砲術長、敵の動き読めるか? 読めないならうちの2艦の動きだけでいいや。
邪魔しないように撃つ。指示は入れる。
[読む事なら不得手ではない。
ヴィクトリアの性格は熟知してる。
ナハティガルは大きく円を描くように移動。敵艦の進路を妨害目的の攻撃を行う。
艦本体に当てなくてもいい。海を揺らす。そちらへの行動を避けさせる。
攻撃は、“牙”に任せるのだ。]
「先生! 敵雷母から水雷艇の発進を確認しました!」
あん?
もうか、早いなぁ。
[と言う声は何故か嬉しそうに。
ナハティガルは 舷側を迫る水雷艇へ向ける。]
まずはご挨拶と行きますかね。
全力、砲撃。
[主砲、副砲が一斉に目標を定め、構える。
艦を揺らす射撃の反動。
鉛の雨。]
敵巡洋艦は気にすんな。
そちらさん、ヴァイとヴァイスメーヴェを無視したら、持って行かれるぞ。
こっち狙うってのなら、倍の数は喰わせて貰う。
[あの2艦ならそれぐらいやってくれる。
故に、前へと攻撃を向ける事に迷いはなかった。]
なんか、ガードの固いお嬢さんを口説いてる気分になるな。
「はぁ?」
独り言。
[さらりと返し、水雷艇と接近中の巡洋艦2を見る。]
艦長、悪ィ、ちと踏ん張るぞ。
目標、敵巡洋艦。一体に絞れ。撃ちつつ動く。ヴァイとヴァイスメーヴェの邪魔はすんなよ。
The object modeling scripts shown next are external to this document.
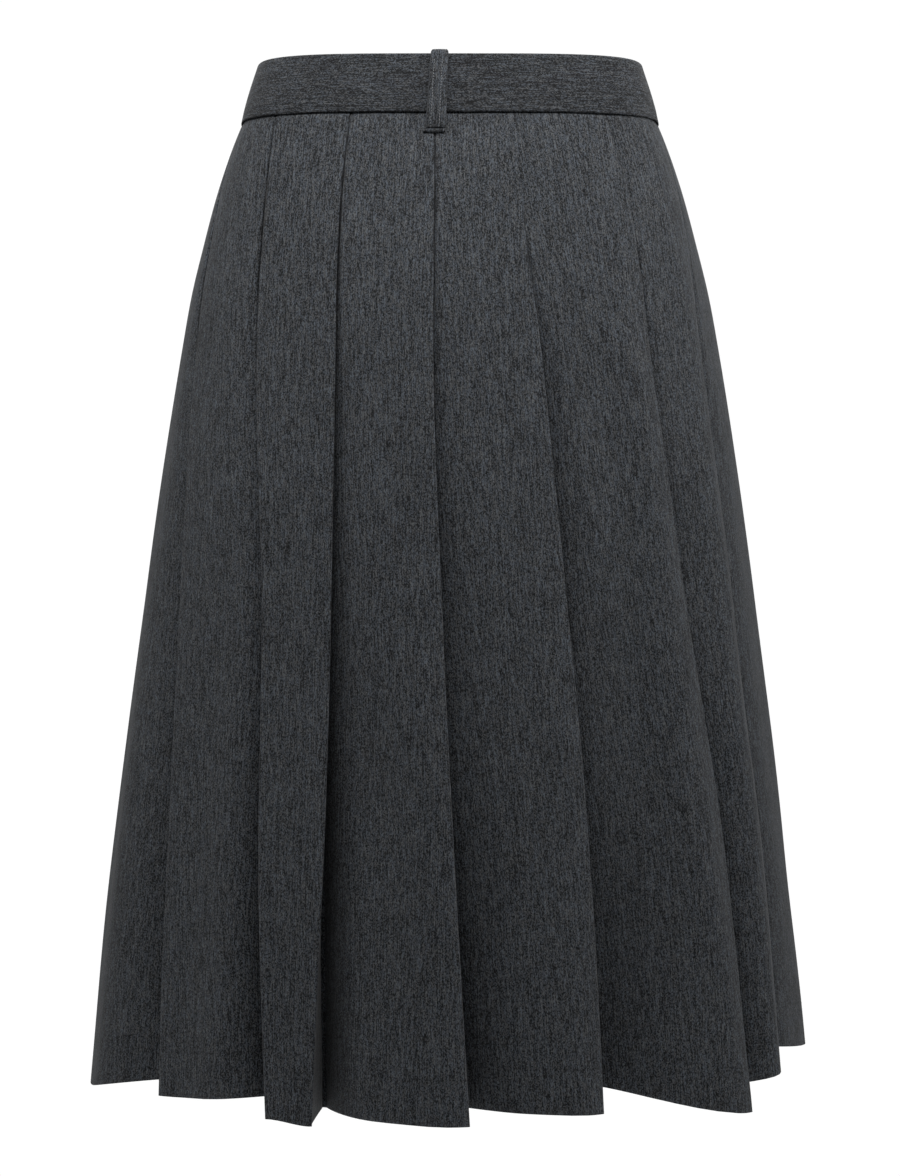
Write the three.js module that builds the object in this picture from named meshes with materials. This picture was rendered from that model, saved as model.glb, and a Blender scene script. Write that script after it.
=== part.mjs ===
import * as THREE from 'three';

// Pleated midi skirt, worn shape without a wearer, in millimetres.
// +Z is up, the back of the skirt faces -Y, +X is on the right when the back is seen.
// The origin is the middle of the waist, level with the waist seam.

// Cloth and seams
const WALL = 1.1; // one layer of skirt cloth
const LAYER_PITCH = 1.6; // middle of one layer to the middle of the next in a pressed pleat
const FOLD_RADIUS = LAYER_PITCH / 2;
const SEAM_GAP = 0.3; // clearance between two pieces at a seam

// Levels
const SKIRT_TOP = -SEAM_GAP;
const HEM_LEVEL = -640; // middle height of the hem, where the tables below end
const BAND_BOTTOM = 0;
const BAND_TOP = 40.3;
const BAND_WALL = 2.2; // the band is two layers and a stiffener

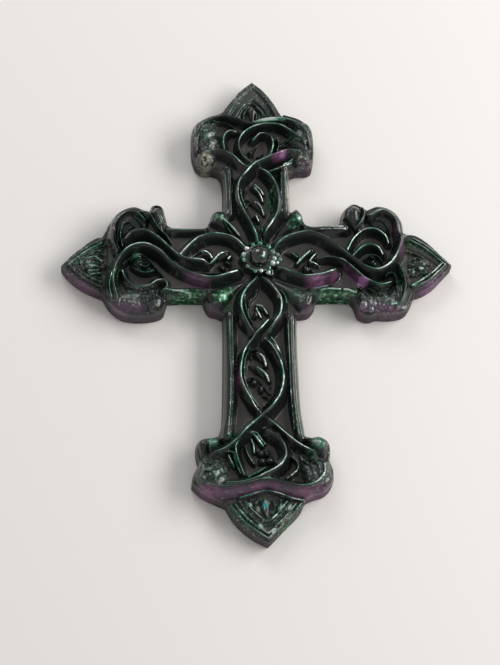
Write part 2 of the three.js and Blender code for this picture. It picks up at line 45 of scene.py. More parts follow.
# The view. The cross hangs on a wall, above eye level, and is seen from below and a little from
# the left, with the camera rolled slightly. The angles and the distance fit its four points.
MM = 0.001
VIEW_TURN = math.radians(-4.731)
VIEW_RISE = math.radians(-22)
VIEW_ROLL = math.radians(-1.933)
VIEW_AIM = Vector((-3.66, 0, -27.59)) * MM
VIEW_REACH = 812.4 * MM
PICTURE_HEIGHT = 665          # pixels
FOCAL_PIXELS = 2000           # focal length, in the same pixels

back = Vector((math.sin(VIEW_TURN) * math.cos(VIEW_RISE),
               -math.cos(VIEW_TURN) * math.cos(VIEW_RISE), math.sin(VIEW_RISE)))
level_right = Vector((0, 0, 1)).cross(back).normalized()
level_up = back.cross(level_right)
view_right = level_right * math.cos(VIEW_ROLL) + level_up * math.sin(VIEW_ROLL)
view_up = level_up * math.cos(VIEW_ROLL) - level_right * math.sin(VIEW_ROLL)
lens = bpy.data.cameras.new("view")
lens.sensor_width = 36
lens.lens = FOCAL_PIXELS / PICTURE_HEIGHT * lens.sensor_width
lens.clip_end = 10
camera = bpy.data.objects.new("view", lens)
scene.collection.objects.link(camera)
turned = Matrix((view_right, view_up, back)).transposed().to_4x4()
camera.matrix_world = Matrix.Translation(VIEW_AIM + back * VIEW_REACH) @ turned
scene.camera = camera


# The setting. A plain pale wall stands behind the cross, and the light is plain and soft: a tall
# window to the right, a weaker light from the left and the pale room all round.
def soft_light(name, place, width, tall, power, colour):
    light = bpy.data.lights.new(name, "AREA")
    light.shape = "RECTANGLE"
    light.size = width
    light.size_y = tall
    light.energy = power
    light.color = colour
    lamp = bpy.data.objects.new(name, light)
    lamp.location = place
    lamp.rotation_euler = (Vector((0, 0, -0.02)) - Vector(place)).to_track_quat("-Z", "Y").to_euler()
    scene.collection.objects.link(lamp)


soft_light("window_light", (0.84, -0.6, 0.1), 0.42, 1.1, 8.4, (1.0, 0.985, 0.96))
soft_light("ceiling_light", (-0.35, -0.7, 0.75), 0.6, 0.4, 2.4, (0.96, 0.975, 1.0))

world = bpy.data.worlds.new("pale_room")
world.use_nodes = True
world.node_tree.nodes["Background"].inputs["Color"].default_value = (0.9, 0.89, 0.87, 1)
world.node_tree.nodes["Background"].inputs["Strength"].default_value = 0.43
scene.world = world
scene.view_settings.view_transform = "Standard"

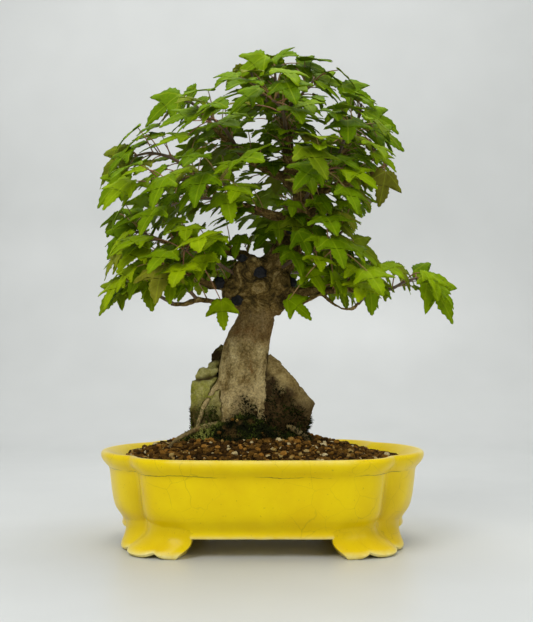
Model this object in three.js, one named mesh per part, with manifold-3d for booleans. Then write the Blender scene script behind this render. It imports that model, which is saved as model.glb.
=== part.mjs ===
// A three-lobed maple bonsai grown over a rock, in a lobed yellow pot on four cloud feet.
// Millimetres, +Z up. The front of the pot faces -Y and the tree leans to +X.
// Everything is laid out round the pot's centre at ground level, and the finished group is
// moved so that its origin is the bottom centre of its bounding box.
import * as THREE from 'three';
import { mergeVertices } from 'three/addons/utils/BufferGeometryUtils.js';
import { ConvexGeometry } from 'three/addons/geometries/ConvexGeometry.js';
import Module from 'manifold-3d';

const wasm = await Module();
wasm.setup();

// ---- driving dimensions ----
const POT_HALF_LENGTH = 150; // rim, along X
const POT_HALF_DEPTH = 118; // rim, along Y
const POT_HEIGHT = 84; // ground to rim
const CREASE_TURNS = 5; // the lobes meet this many steps of the outline from the X axis
const OUTLINE_STEPS = 54; // steps round the pot
const END_LOBE_RADIUS = 106; // plan radius of the two end lobes
const LONG_LOBE_POWER = 4; // how square the front and back lobes are
const CREASE_DEPTH = 3; // extra notch where two lobes meet
const CREASE_SPREAD = 2; // steps each side of the crease that the notch fades over
const BRACE_POINT = 1.5; // small outward point in the middle of the long lobes
const BRACE_HALF = 12; // half its width
const LOBED_BEYOND = 0.8; // share of the half length past which sections take the rim's outline
const SKIRT_HEIGHT = 16; // lower edge of the skirt between the feet
const FLOOR_TOP = 28; // inside floor of the pot
const DRAIN_RADIUS = 10;
const DRAIN_OFFSET = 62; // drain holes, each side of the middle
const SCREEN_SIZE = 32;
const SCREEN_THICKNESS = 1.4;
const SCREEN_SLOT = 7; // slots in the screens, and the bars between them
const MERGE_DISTANCE = 1e-3; // corners nearer than this are one
const GAP = 0.35; // clearance between pieces that touch
const WALL_INSET = 20.5; // the pot's inner wall, in from the rim outline, at soil level
const SOIL_EDGE = 77; // height of the soil at the wall
const SOIL_PEAK = 107; // height of the soil at the tree
const SOIL_ROUGHNESS = 1.5;
const BLADE_THICKNESS = 0.8;
const PETIOLE_RADIUS = [0.7, 0.36]; // at the twig and inside the blade
const PETIOLE_REACH = 0.2; // share of the way from the blade's base edge to its heart
const CANOPY_CENTRE = [12, 0, 305];
const LEAF_MIN = 29;
const LEAF_MAX = 43;
const LIGHT_LEAN = 0.3; // leaves in front of LIGHT_LIMIT also lean to the light at the front
const LIGHT_LIMIT = 45;
const LEAF_CLEARANCE = 8; // between the probe points of two leaves
const WOOD_CLEARANCE = 4; // from a leaf's probe points to the surface of a branch
const LEAF_TRIES = 60;
const EYE = [3.7, -941, 166.4]; // point in front that the canopy's outline is seen from
// Outline of the canopy from the eye, drawn on the plane Y = 0: [height, left, right].
const CANOPY_OUTLINE = [
  [203, -157, 184],
  [242, -153, 178],
  [262, -149, 108],
  [281, -148, 86],
  [311, -158, 107],
  [333, -156, 118],
  [350, -146, 129],
  [370, -136, 133],
  [390, -113, 121],
  [405, -90, 108],
  [431, -50, 84],
  [445, -14, 66],
  [459, 2, 26],
];
// The canopy's lower edge from the same eye, that leaves set by rule stay above: [X, height].
const CANOPY_HEM = [
  [-158, 211],
  [-133, 215],
  [-108, 221],
  [-88, 219],
  [-56, 228],
  [-40, 226],
  [30, 221],
  [52, 223],
  [80, 211],
  [105, 211],
  [123, 224],
  [145, 227],
  [160, 221],
  [185, 203],
];
// The front of the crown, which leaves set by rule don't hang over: left, right, top.
const CROWN_WINDOW = [-40, 30, 256];

const vec = (x, y, z) => new THREE.Vector3(x, y, z);
const UP = vec(0, 0, 1);

// Repeatable random numbers from 0 to 1: a linear congruential generator on 32 bits.
function randomFrom(seed) {
  let state = seed >>> 0;
  return () => {
    state = (Math.imul(state, 1664525) + 1013904223) >>> 0;
    return state / 4294967296;
  };
}

// ---- solids ----

// A closed geometry as a solid, with shared corners and its faces pointing out.
function solid(geometry) {
  const bare = geometry.clone();
  for (const name of Object.keys(bare.attributes)) {
    if (name !== 'position') bare.deleteAttribute(name);
  }
  const merged = mergeVertices(bare, MERGE_DISTANCE);
  const place = merged.attributes.position.array;
  const corners = Array.from(merged.index.array);
  const faces = [];
  let volume = 0;
  for (let i = 0; i < corners.length; i += 3) {
    const [a, b, c] = corners.slice(i, i + 3);
    if (a === b || b === c || c === a) continue;
    faces.push([a, b, c]);
    const [p, q, r] = [a, b, c].map((k) => vec().fromArray(place, 3 * k));
    volume += p.dot(q.cross(r));
  }
  if (volume < 0) faces.forEach((face) => face.reverse());
  const mesh = new wasm.Mesh({
    numProp: 3,
    vertProperties: new Float32Array(place),
    triVerts: new Uint32Array(faces.flat()),
  });
  mesh.merge();
  return new wasm.Manifold(mesh);
}

const fuse = (solids) => solids.reduce((whole, next) => whole.add(next));

// The largest connected body of a solid; loose scraps of a cut are dropped.
function largest(whole) {
  const bodies = whole.decompose();
  return bodies.reduce((best, next) => (next.volume() > best.volume() ? next : best));
}

function toGeometry(whole) {
  const mesh = whole.getMesh();
  const geometry = new THREE.BufferGeometry();
  geometry.setAttribute('position', new THREE.BufferAttribute(mesh.vertProperties, 3));
  geometry.setIndex(new THREE.BufferAttribute(mesh.triVerts, 1));
  geometry.computeVertexNormals();
  return geometry;
}

// A closed skin through rings of points, each with the same number of points, ends capped.
function loft(rings) {
  const count = rings[0].length;
  const points = rings.flat();
  const faces = [];
  for (let i = 0; i + 1 < rings.length; i += 1) {
    for (let j = 0; j < count; j += 1) {
      const next = (j + 1) % count;
      const [a, b] = [i * count + j, i * count + next];
      const [c, d] = [a + count, b + count];
      faces.push(a, b, c, b, d, c);
    }
  }
  const cap = (ring, first, flip) => {
    const normal = vec(0, 0, 0);
    ring.forEach((p, k) => normal.add(p.clone().cross(ring[(k + 1) % count])));
    normal.normalize();
    const side = ring[1].clone().sub(ring[0]).normalize();
    const other = normal.clone().cross(side);
    const flat = ring.map((p) => new THREE.Vector2(p.dot(side), p.dot(other)));
    for (const [a, b, c] of THREE.ShapeUtils.triangulateShape(flat, [])) {
      faces.push(...(flip ? [c, b, a] : [a, b, c]).map((k) => first + k));
    }
  };
  cap(rings[0], 0, true);
  cap(rings.at(-1), count * (rings.length - 1), false);
  const geometry = new THREE.BufferGeometry().setFromPoints(points);
  geometry.setIndex(faces);
  return geometry;
}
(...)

[全弾の回避は無理だ。巡洋艦2艦からの攻撃。操舵により装甲の厚い部分へと着弾させてはいるが。
動き――敵巡洋艦を舷側に捉える。
ひとつ、確認。同じく北側に配置されていた味方巡洋艦の接近を見る。]
なぁ、近付くチャンス狙ってんだろ? なら近付いてやるよ。
[次、視線が捉えたのは、散開する水雷艇。]
目標、敵水雷艇。範囲に捉えろ。
砲撃は続行。目標は巡洋艦のまま。
[接近する味方巡洋艦を示し、言う。そこの砲撃と重ねて狙うと。
そのまま――加速。水雷艇へ距離を詰める。
まっすぐ。
突撃するように。]
艦長、任せた。
[砲撃を緩めぬまま、旋回。水雷艇に横を向けるように体勢を変え、副砲の連射。
速度を落とさぬまま通り過ぎ――体勢を立て直す。
その間、追いかけてきた、もう一体の自軍巡洋艦の砲撃は続いていただろう。
「水雷艇に突撃するな、阿呆」と言う声には、けけ、と笑って見せた。]
巡洋艦2対2なら、何とかなりますかねぇ。